- [Task brief] Copy every record below exactly.
[Begin Listed records]
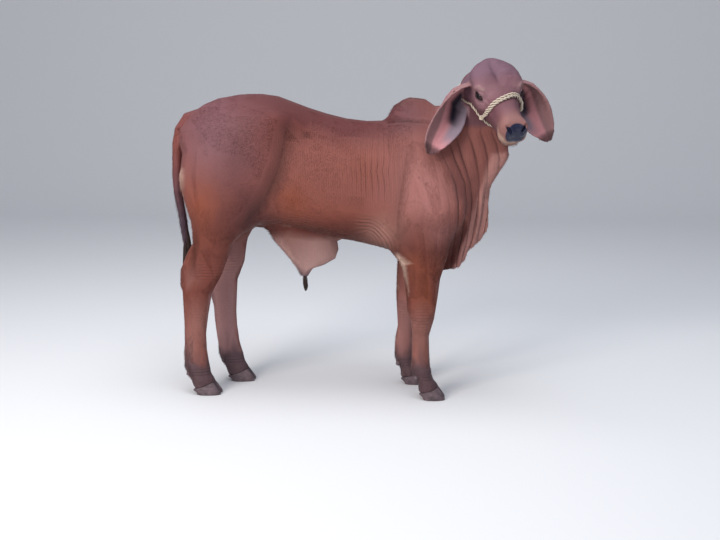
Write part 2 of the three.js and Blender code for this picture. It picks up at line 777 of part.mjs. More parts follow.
const noseCuts = [
  [inHead(376, 0, -60), headward(1, 0, 0.1)],
  [inHead(380, 0, -28), headward(0.3, 0, -1)],
  [inHead(380, 0, -108), headward(0.05, 0, 1)],
  [inHead(382, -39, -31), headward(0.2, 0.95, 0.3)],
  [inHead(382, 39, -31), headward(0.2, -0.95, 0.3)],
].map((cut) => cut.map((v) => v.toArray()));

function openFace(head) {
  let face = head;
  for (const side of [-1, 1]) face = face.add(lids(side));
  for (const side of [-1, 1]) face = face.subtract(eyeball(side, gap)).subtract(nostril(side));
  const facing = headward(1, 0, 0.2).toArray();
  return face.subtract(headSweep(mouthLine, { steps: 16, sides: 4, width: () => 2.6, facing }));
}

for (const region of regions) {
  if (region.name !== 'head') addNode(region.name, flesh(region), region.look ?? coat);
}
const face = openFace(flesh(regionNamed('head')));
addNode('head', without(face, noseCuts), coat);
addNode('nose', within(face, noseCuts), darkSkin);
addNode('eye_right', eyeball(-1), eyeDark);
addNode('eye_left', eyeball(1), eyeDark);

// Ears. Each is a long leaf that hangs out and down from the head, curled into a cup that is deepest by its
// root.
const headSkin = grown('head');

function ear(side) {
  const [rows, columns] = [10, 5];
  const hang = headward(0.6, 0, -0.8);
  const spread = headward(0, side, 0);
  const ahead = headward(0.8, 0, 0.6);
  const root = inHead(earRoot[0], side * earRoot[1], earRoot[2]);
  const wide = profile([0, 34], [0.1, 50], [0.25, 68], [0.5, 72], [0.72, 57], [0.88, 38], [1, 13]);
  const curl = profile([0, 1.9], [0.15, 1.75], [0.35, 1.35], [0.7, 0.9], [1, 0.6]);
  const turnOver = profile([0, 74], [0.2, 60], [0.35, 44], [0.5, 34], [0.75, 24], [1, 16]);
  const outward = profile([0, 0], [0.25, 60], [0.5, 118], [0.8, 184], [1, 212]);
  const downward = profile([0, -2], [0.25, 48], [0.5, 112], [0.8, 188], [1, 230]);
  const swing = side > 0 ? 0.62 : 1;
  const onward = profile([0, 0], [0.25, 44], [0.5, 64], [0.8, 66], [1, 70]);
  const middleAt = (t) => {
    const place = root.clone().addScaledVector(spread, swing * outward(t));
    return place.addScaledVector(hang, downward(t)).addScaledVector(ahead, swing * onward(t));
  };
  const rings = [];
  for (let i = 0; i <= rows; i++) {
    const t = i / rows;
    const middle = middleAt(t);
    const along = middleAt(Math.min(t + 0.02, 1)).sub(middleAt(Math.max(t - 0.02, 0))).normalize();
    const opening = headward(0.5, side * 0.08, 0.86);
    opening.addScaledVector(along, -opening.dot(along)).normalize();
    opening.applyAxisAngle(along, degToRad(side * turnOver(t)));
    const across = vector().crossVectors(along, opening);
    const bend = curl(t);
    const radius = wide(t) / Math.sin(Math.min(bend, Math.PI / 2));
    const lip = radius * Math.cos(Math.min(bend, Math.PI / 2));
    const skin = (r, turn) => {
      const place = middle.clone().addScaledVector(across, r * Math.sin(turn));
      return place.addScaledVector(opening, lip - r * Math.cos(turn)).toArray();
    };
    const turns = Array.from({ length: columns + 1 }, (_, j) => bend * (1 - (2 * j) / columns));
    const back = turns.map((turn) => skin(radius + earThickness / 2, turn));
    const cup = turns.map((turn) => skin(radius - earThickness / 2, turn)).reverse();
    rings.push([...back, ...cup]);
  }
  return folded(rings);
}

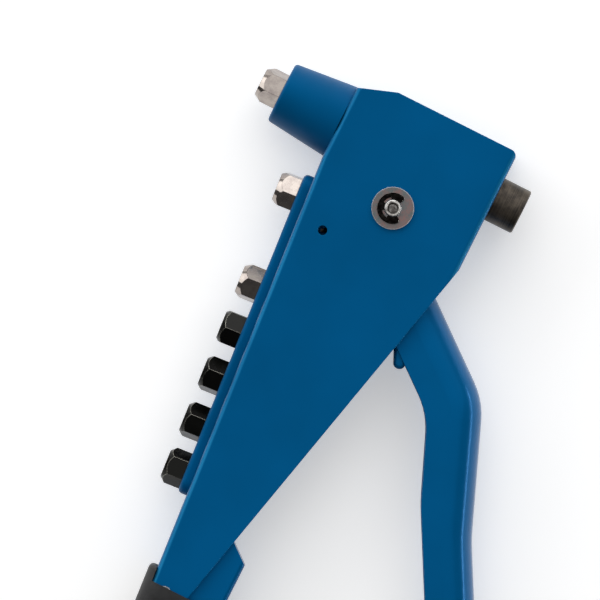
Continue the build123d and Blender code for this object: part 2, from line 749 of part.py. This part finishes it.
def leverGrip():
    """Sleeve over the lever's end, open at the top, closed at the end."""
    ux, uy = backEnd[0] - backSweep[0], backEnd[1] - backSweep[1]
    run = math.hypot(ux, uy)
    ux, uy = ux / run, uy / run
    depth = (backEnd[0] - frontEnd[0]) * -uy + (backEnd[1] - frontEnd[1]) * ux
    endX = (backEnd[0] + frontEnd[0]) / 2
    endY = (backEnd[1] + frontEnd[1]) / 2
    length = run - leverGripBack - leverGripStart
    axisPlane = Plane(origin=(endX, endY, midZ), x_dir=(-ux, -uy, 0), z_dir=(0, 0, 1))
    face = Pos((length - leverGripTail) / 2, 0) * Rectangle(length + leverGripTail, depth + 2 * gripSkin)
    foot = [v for v in face.vertices() if v.X < 0]
    face = fillet(foot, gripCorner)
    half = gripThickness / 2
    grip = extrude(Pos(0, 0, -half) * face, amount=gripThickness, dir=(0, 0, 1))

    def aroundRim(point):
        return point.X < length - 0.01

    grip = fillet(edgesOn(grip, -half, half, aroundRim), gripEdge)
    grip = fillet(grip.faces().sort_by(Axis.X)[-1].edges(), gripRim)
    pocket = length + leverGripLap + leverGripPlay
    flank = Pos(pocket / 2 - leverGripPlay, 0, 0) * Box(pocket, depth, leverWidth)
    rounds = [e for e in flank.edges().filter_by(Axis.X) if e.center().Y < 0]
    flank = fillet(rounds, leverWidth / 2 - leverGripEase)
    return axisPlane.location * (grip - flank)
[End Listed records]
- [Response for this exercise]
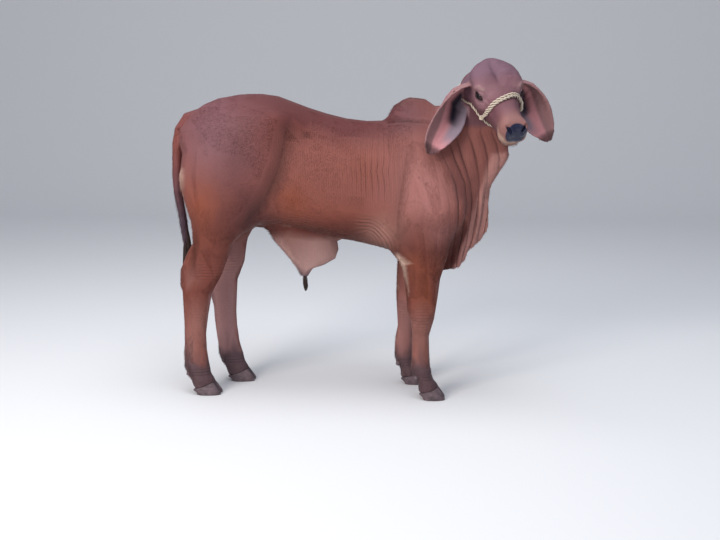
Write part 2 of the three.js and Blender code for this picture. It picks up at line 777 of part.mjs. More parts follow.
const noseCuts = [
  [inHead(376, 0, -60), headward(1, 0, 0.1)],
  [inHead(380, 0, -28), headward(0.3, 0, -1)],
  [inHead(380, 0, -108), headward(0.05, 0, 1)],
  [inHead(382, -39, -31), headward(0.2, 0.95, 0.3)],
  [inHead(382, 39, -31), headward(0.2, -0.95, 0.3)],
].map((cut) => cut.map((v) => v.toArray()));

function openFace(head) {
  let face = head;
  for (const side of [-1, 1]) face = face.add(lids(side));
  for (const side of [-1, 1]) face = face.subtract(eyeball(side, gap)).subtract(nostril(side));
  const facing = headward(1, 0, 0.2).toArray();
  return face.subtract(headSweep(mouthLine, { steps: 16, sides: 4, width: () => 2.6, facing }));
}

for (const region of regions) {
  if (region.name !== 'head') addNode(region.name, flesh(region), region.look ?? coat);
}
const face = openFace(flesh(regionNamed('head')));
addNode('head', without(face, noseCuts), coat);
addNode('nose', within(face, noseCuts), darkSkin);
addNode('eye_right', eyeball(-1), eyeDark);
addNode('eye_left', eyeball(1), eyeDark);

// Ears. Each is a long leaf that hangs out and down from the head, curled into a cup that is deepest by its
// root.
const headSkin = grown('head');

function ear(side) {
  const [rows, columns] = [10, 5];
  const hang = headward(0.6, 0, -0.8);
  const spread = headward(0, side, 0);
  const ahead = headward(0.8, 0, 0.6);
  const root = inHead(earRoot[0], side * earRoot[1], earRoot[2]);
  const wide = profile([0, 34], [0.1, 50], [0.25, 68], [0.5, 72], [0.72, 57], [0.88, 38], [1, 13]);
  const curl = profile([0, 1.9], [0.15, 1.75], [0.35, 1.35], [0.7, 0.9], [1, 0.6]);
  const turnOver = profile([0, 74], [0.2, 60], [0.35, 44], [0.5, 34], [0.75, 24], [1, 16]);
  const outward = profile([0, 0], [0.25, 60], [0.5, 118], [0.8, 184], [1, 212]);
  const downward = profile([0, -2], [0.25, 48], [0.5, 112], [0.8, 188], [1, 230]);
  const swing = side > 0 ? 0.62 : 1;
  const onward = profile([0, 0], [0.25, 44], [0.5, 64], [0.8, 66], [1, 70]);
  const middleAt = (t) => {
    const place = root.clone().addScaledVector(spread, swing * outward(t));
    return place.addScaledVector(hang, downward(t)).addScaledVector(ahead, swing * onward(t));
  };
  const rings = [];
  for (let i = 0; i <= rows; i++) {
    const t = i / rows;
    const middle = middleAt(t);
    const along = middleAt(Math.min(t + 0.02, 1)).sub(middleAt(Math.max(t - 0.02, 0))).normalize();
    const opening = headward(0.5, side * 0.08, 0.86);
    opening.addScaledVector(along, -opening.dot(along)).normalize();
    opening.applyAxisAngle(along, degToRad(side * turnOver(t)));
    const across = vector().crossVectors(along, opening);
    const bend = curl(t);
    const radius = wide(t) / Math.sin(Math.min(bend, Math.PI / 2));
    const lip = radius * Math.cos(Math.min(bend, Math.PI / 2));
    const skin = (r, turn) => {
      const place = middle.clone().addScaledVector(across, r * Math.sin(turn));
      return place.addScaledVector(opening, lip - r * Math.cos(turn)).toArray();
    };
    const turns = Array.from({ length: columns + 1 }, (_, j) => bend * (1 - (2 * j) / columns));
    const back = turns.map((turn) => skin(radius + earThickness / 2, turn));
    const cup = turns.map((turn) => skin(radius - earThickness / 2, turn)).reverse();
    rings.push([...back, ...cup]);
  }
  return folded(rings);
}

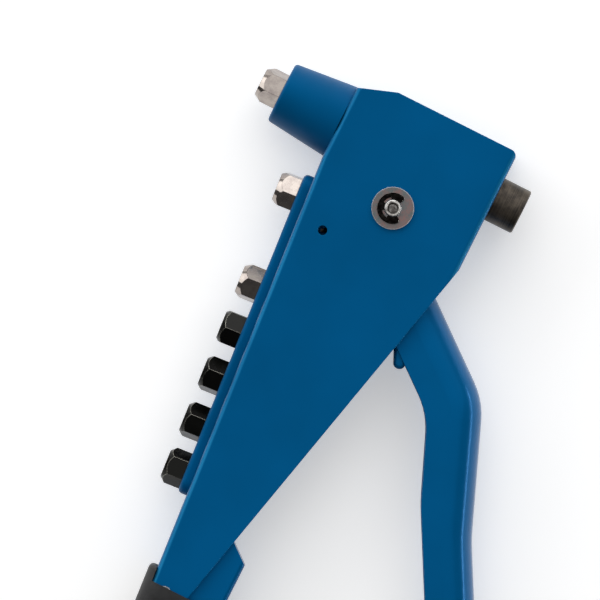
Continue the build123d and Blender code for this object: part 2, from line 749 of part.py. This part finishes it.
def leverGrip():
    """Sleeve over the lever's end, open at the top, closed at the end."""
    ux, uy = backEnd[0] - backSweep[0], backEnd[1] - backSweep[1]
    run = math.hypot(ux, uy)
    ux, uy = ux / run, uy / run
    depth = (backEnd[0] - frontEnd[0]) * -uy + (backEnd[1] - frontEnd[1]) * ux
    endX = (backEnd[0] + frontEnd[0]) / 2
    endY = (backEnd[1] + frontEnd[1]) / 2
    length = run - leverGripBack - leverGripStart
    axisPlane = Plane(origin=(endX, endY, midZ), x_dir=(-ux, -uy, 0), z_dir=(0, 0, 1))
    face = Pos((length - leverGripTail) / 2, 0) * Rectangle(length + leverGripTail, depth + 2 * gripSkin)
    foot = [v for v in face.vertices() if v.X < 0]
    face = fillet(foot, gripCorner)
    half = gripThickness / 2
    grip = extrude(Pos(0, 0, -half) * face, amount=gripThickness, dir=(0, 0, 1))

    def aroundRim(point):
        return point.X < length - 0.01

    grip = fillet(edgesOn(grip, -half, half, aroundRim), gripEdge)
    grip = fillet(grip.faces().sort_by(Axis.X)[-1].edges(), gripRim)
    pocket = length + leverGripLap + leverGripPlay
    flank = Pos(pocket / 2 - leverGripPlay, 0, 0) * Box(pocket, depth, leverWidth)
    rounds = [e for e in flank.edges().filter_by(Axis.X) if e.center().Y < 0]
    flank = fillet(rounds, leverWidth / 2 - leverGripEase)
    return axisPlane.location * (grip - flank)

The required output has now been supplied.